In the listing that follows, the range to quote begins at the line that has "# Glaze over the inside, its" and ends after the line that has "for node in"; quote it verbatim and add nothing.
--- START STORED DATA ---
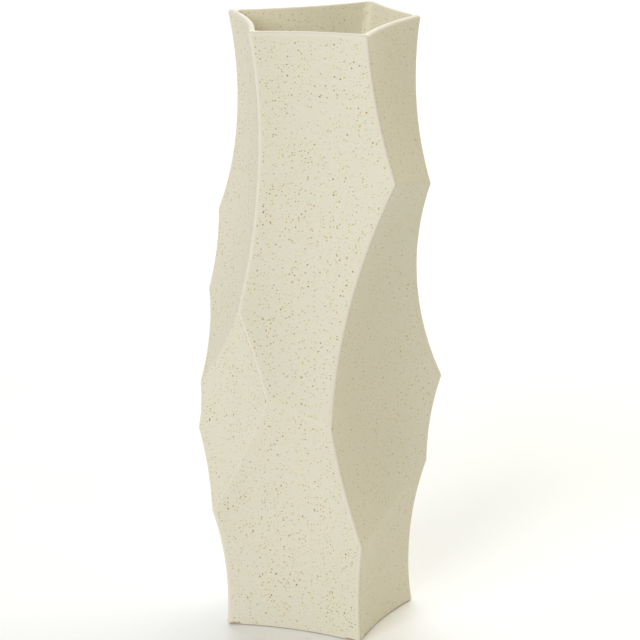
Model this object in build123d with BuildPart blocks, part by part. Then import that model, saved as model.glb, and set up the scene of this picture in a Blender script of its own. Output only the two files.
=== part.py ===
from build123d import *
from collections import namedtuple
from math import cos, radians, sin, sqrt
import os

os.makedirs("parts", exist_ok=True)

# A tall stoneware vase whose outside is a net of shallow scooped facets that meet at rounded ridges.
# Millimetres and degrees. The vase stands on z = 0 with +Z up, and its front faces -Y.

# Overall sizes of the finished vase
height = 500.0
wall = 5.0
floor_level = 8.0

# Glaze thickness, and the height at which the outside coat stops above the bare rounded foot
glaze = 0.4
glaze_line = 3.0

# Rounded edges of the finished vase
edge_radius = 2.5
inner_corner_radius = 4.5
rim_inner_radius = 1.2

# Foot ring round a shallow recess in the underside
foot_ring_width = 12.0
recess_depth = 2.0
recess_corner_radius = 5.0

# One scooped facet of the outside. direction is where it faces, turned from +X towards +Y, and lean
# is how far it tips up from there. Its deepest point is reach from the vase's axis, at the height
# level. across and along are the radii of its hollow, sideways and up the wall.
Facet = namedtuple("Facet", "direction lean reach level across along")
facets = {
    "front_upper": Facet(-98.5, 3.5, 45.0, 345, 220, 480),
    "front_lower": Facet(-110.5, -6.0, 52.5, 90, 230, 420),
    "left_upper": Facet(-168.0, 6.5, 58.0, 350, 180, 550),
    "left_middle": Facet(-142.0, -1.0, 77.0, 205, 300, 370),
    "left_lower": Facet(166.0, -6.0, 65.0, 50, 320, 390),
    "right_upper": Facet(-29.5, 4.0, 61.5, 470, 180, 360),
    "right_middle": Facet(-35.5, 0.5, 42.5, 205, 160, 390),
    "right_lower": Facet(-26.5, -2.5, 55.0, 50, 280, 330),
    "back_right_upper": Facet(31.0, 3.5, 57.5, 365, 230, 500),
    "back_right_lower": Facet(40.0, -3.5, 65.5, 70, 320, 410),
    "back_left_upper": Facet(107.5, 7.0, 47.0, 415, 300, 440),
    "back_left_middle": Facet(129.5, -1.5, 83.5, 285, 300, 220),
    "back_left_lower": Facet(146.5, -2.5, 73.5, 190, 360, 160),
    "back_middle": Facet(94.5, -1.0, 67.0, 225, 270, 300),
    "back_lower": Facet(105.0, -3.0, 56.0, 80, 320, 270),
}

# Place inside the wall where the outside coat and the lining coat meet on top of the rim
coat_meeting_inset = 3.5

# Blank that the facets are scooped from, and the length of a scoop to each side of its middle
blank_side = 230.0
scoop_half_length = 260.0
scoop_end_share = 0.95


def scoop(facet, inset):
    """Hollow one facet out of the blank, with its surface moved inset towards the vase's axis."""
    turn = radians(facet.direction)
    lean = radians(facet.lean)
    outward = Vector(cos(lean) * cos(turn), cos(lean) * sin(turn), sin(lean))
    sideways = Vector(-sin(turn), cos(turn), 0)
    upward = outward.cross(sideways)
    deepest = Vector(facet.reach * cos(turn), facet.reach * sin(turn), facet.level)
    centre = deepest + outward * facet.across
    plane = Plane(origin=centre, x_dir=sideways, z_dir=sideways.cross(upward))
    across = facet.across + inset
    along = facet.along + inset
    half_length = min(scoop_half_length, scoop_end_share * along)
    end_radius = across - along + sqrt(along**2 - half_length**2)
    top_corner = (end_radius, half_length)
    bottom_corner = (end_radius, -half_length)
    axis = Axis(plane.origin, plane.y_dir)
    with BuildSketch(plane) as half_barrel:
        with BuildLine():
            ThreePointArc(bottom_corner, (across, 0), top_corner)
            Polyline(top_corner, (0, half_length), (0, -half_length), bottom_corner)
        make_face()
    revolve(half_barrel.sketch, axis=axis, revolution_arc=180, mode=Mode.SUBTRACT)


def column(bottom, top, inset):
    """Make a sharp-edged column with the vase's facets, moved inset towards the vase's axis."""
    with BuildSketch(Plane.XY.offset(bottom)) as blank:
        Rectangle(blank_side, blank_side)
    extrude(blank.sketch, amount=top - bottom)
    for facet in facets.values():
        scoop(facet, inset)


def vessel(skin, hollow):
    """Make the vase without its foot recess, every surface cut back by skin, round a hollow."""
    column(0, height - skin, skin)
    fillet(edges(), edge_radius - skin)
    add(hollow, mode=Mode.SUBTRACT)
    rim = faces().filter_by(Plane.XY).sort_by(Axis.Z)[-1]
    fillet(rim.inner_wires().edges(), rim_inner_radius - skin)


# Inside of the finished vase, as a solid with rounded corners
with BuildPart() as finished_hollow:
    column(floor_level, height, wall)
    mouth_edges = finished_hollow.edges().group_by(Axis.Z)[-1]
    fillet(finished_hollow.edges() - mouth_edges, inner_corner_radius)

# The same for the bare clay, which is wider by the glaze that lines it
with BuildPart() as clay_hollow:
    column(floor_level - glaze, height, wall - glaze)
    mouth_edges = clay_hollow.edges().group_by(Axis.Z)[-1]
    fillet(clay_hollow.edges() - mouth_edges, inner_corner_radius + glaze)

# The glazed vase as one solid, from which the two coats are taken
with BuildPart() as finished_vase:
    vessel(0, finished_hollow.part)

# The bare clay, before its foot is hollowed
with BuildPart() as clay_vase:
    vessel(glaze, clay_hollow.part)

# Underside recess, with its upright corners rounded
with BuildPart() as foot_recess:
    column(0, recess_depth, foot_ring_width)
    flat_edges = foot_recess.edges().filter_by(Plane.XY)
    fillet(foot_recess.edges() - flat_edges, recess_corner_radius)

# Middle of the wall and all inside it, which parts the lining coat from the outside coat
with BuildPart() as lining_side:
    column(recess_depth, height, coat_meeting_inset)

# Fired clay shell with its floor and foot ring in one piece
with BuildPart() as stoneware_body:
    add(clay_vase.part)
    add(foot_recess.part, mode=Mode.SUBTRACT)

# Glaze over the outside and the outer half of the rim, stopping just above the foot
with BuildPart() as outer_glaze:
    add(finished_vase.part)
    split(bisect_by=Plane.XY.offset(glaze_line), keep=Keep.TOP)
    add(clay_vase.part, mode=Mode.SUBTRACT)
    add(lining_side.part, mode=Mode.SUBTRACT)

# Glaze over the inside, its floor and the inner half of the rim
with BuildPart() as liner_glaze:
    add(finished_vase.part)
    add(clay_vase.part, mode=Mode.SUBTRACT)
    add(lining_side.part, mode=Mode.INTERSECT)

stoneware_body.part.label = "stoneware_body"
outer_glaze.part.label = "outer_glaze"
liner_glaze.part.label = "liner_glaze"
for piece in (stoneware_body, outer_glaze, liner_glaze):
    export_step(piece.part, f"parts/{piece.part.label}.step")
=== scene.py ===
import math

import bpy
import numpy as np
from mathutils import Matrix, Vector, noise
from mathutils.bvhtree import BVHTree


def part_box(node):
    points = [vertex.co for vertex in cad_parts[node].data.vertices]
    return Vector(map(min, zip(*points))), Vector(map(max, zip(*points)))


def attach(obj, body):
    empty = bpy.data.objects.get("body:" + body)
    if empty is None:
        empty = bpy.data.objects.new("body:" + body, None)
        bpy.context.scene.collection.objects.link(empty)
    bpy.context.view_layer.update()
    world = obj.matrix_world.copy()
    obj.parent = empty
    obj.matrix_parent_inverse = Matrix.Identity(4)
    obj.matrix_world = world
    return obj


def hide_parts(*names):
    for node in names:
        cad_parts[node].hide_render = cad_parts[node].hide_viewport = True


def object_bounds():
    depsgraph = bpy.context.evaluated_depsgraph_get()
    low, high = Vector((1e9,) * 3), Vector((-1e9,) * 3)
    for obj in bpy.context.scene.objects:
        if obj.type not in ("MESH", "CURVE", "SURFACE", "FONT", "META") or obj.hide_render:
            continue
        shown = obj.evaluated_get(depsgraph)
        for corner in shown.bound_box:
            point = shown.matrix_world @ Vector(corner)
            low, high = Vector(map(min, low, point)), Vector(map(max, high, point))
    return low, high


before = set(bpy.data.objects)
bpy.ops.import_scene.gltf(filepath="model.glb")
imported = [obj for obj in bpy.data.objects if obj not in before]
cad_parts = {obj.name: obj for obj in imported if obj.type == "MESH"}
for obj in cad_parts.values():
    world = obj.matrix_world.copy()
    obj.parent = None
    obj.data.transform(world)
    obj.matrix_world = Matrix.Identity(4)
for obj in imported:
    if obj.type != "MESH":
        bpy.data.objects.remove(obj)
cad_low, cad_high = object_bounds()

# A speckled, glazed stoneware vase. Metres and radians. Each coat of glaze is a thin closed shell that
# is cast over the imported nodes, with small triangles along the ridges and larger ones on the facets.

MM = 0.001
UP = np.array((0.0, 0.0, 1.0))

outer_low, outer_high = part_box("outer_glaze")
liner_low, liner_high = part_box("liner_glaze")

# The rim is sampled round a core line that runs inside the wall, this far below its top
RIM_CORE_DEPTH = 3.5 * MM
RIM_CORE_STEPS = 720
RIM_ARC_RADIUS = 4 * MM

# The floor and the lowest part of the inner wall are sampled round a point this far above the floor
FLOOR_CENTRE_HEIGHT = 45 * MM
FLOOR_ARC_RADIUS = 40 * MM
FLOOR_HOLE_ANGLE = math.radians(3)

# Mesh spacing: the starting grid, and how far an edge may stray from the curve that it spans on the
# outside, the inside and the hidden back of a coat
COLUMNS = 96
ROW_SPACING = 6 * MM
OUTER_STRAY = 0.035 * MM
LINER_STRAY = 0.05 * MM
HIDDEN_STRAY = 1 * MM

# Longest edge on the outside whose ends face directions that differ by more than this
TURNING_EDGE = 1.3 * MM
LEAST_TURN = math.radians(3)

# How nearly equal two points' places along a surface, or their turns, have to be to count as the same
SAME_ALONG = 1e-9
SAME_TURN = 1e-7

# Smallest packed triangle that counts, as twice its area, and the least cosine between it and its corners'
# normals for those to count
SMALLEST_AREA = 1e-12
LEAST_AGREEMENT = 0.5

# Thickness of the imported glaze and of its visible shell, and the shell's lower end on the foot's edge
GLAZE_THICKNESS = 0.4 * MM
SHELL_THICKNESS = 0.38 * MM
FOOT_LINE = 0.9 * MM

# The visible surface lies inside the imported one, by a depth that wanders between the first of these and
# both added up, and by more along a ridge
LEAST_DEPTH = 0.01 * MM
UNEVENNESS = 0.12 * MM
UNEVENNESS_WIDTH = 45 * MM

# The coat ends at the foot in a rounded bead: its length, its rows of points, and how much of the shell's
# thickness it takes in
BEAD_LENGTH = 1.2 * MM
BEAD_ROWS = (0.0, 0.3 * MM, 0.7 * MM, 1.2 * MM)
BEAD_SHARE = 0.9

# The glaze rounds a ridge over a wider band than its fillet. Each point sinks towards the average of two
# rings of rays, given as a distance and a share of that average, and never deeper than SOFT_DEPTH. This
# fades out over the last SOFT_MARGIN before the rim and before the foot.
SOFT_RINGS = ((1.5 * MM, 0.48), (3.0 * MM, 0.40))
SOFT_RAYS = 8
SOFT_DEPTH = 0.18 * MM
SOFT_MARGIN = 5 * MM

# A ridge is found by looking at the surface this far away to each side
RIDGE_REACH = 2.0 * MM

# Starting distances of the rays that are cast at the surface: from outside the vase, and from near it
FAR = 300 * MM
NEAR = 15 * MM

# Edges that turn more than this are sharp, as where a shell's two skins meet
EDGE_ANGLE = math.radians(55)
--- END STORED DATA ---
__REPLY TO THE TASK__:
# Glaze over the inside, its floor and the inner half of the rim
with BuildPart() as liner_glaze:
    add(finished_vase.part)
    add(clay_vase.part, mode=Mode.SUBTRACT)
    add(lining_side.part, mode=Mode.INTERSECT)

stoneware_body.part.label = "stoneware_body"
outer_glaze.part.label = "outer_glaze"
liner_glaze.part.label = "liner_glaze"
for piece in (stoneware_body, outer_glaze, liner_glaze):
    export_step(piece.part, f"parts/{piece.part.label}.step")
=== scene.py ===
import math

import bpy
import numpy as np
from mathutils import Matrix, Vector, noise
from mathutils.bvhtree import BVHTree


def part_box(node):
    points = [vertex.co for vertex in cad_parts[node].data.vertices]
    return Vector(map(min, zip(*points))), Vector(map(max, zip(*points)))


def attach(obj, body):
    empty = bpy.data.objects.get("body:" + body)
    if empty is None:
        empty = bpy.data.objects.new("body:" + body, None)
        bpy.context.scene.collection.objects.link(empty)
    bpy.context.view_layer.update()
    world = obj.matrix_world.copy()
    obj.parent = empty
    obj.matrix_parent_inverse = Matrix.Identity(4)
    obj.matrix_world = world
    return obj


def hide_parts(*names):
    for node in names:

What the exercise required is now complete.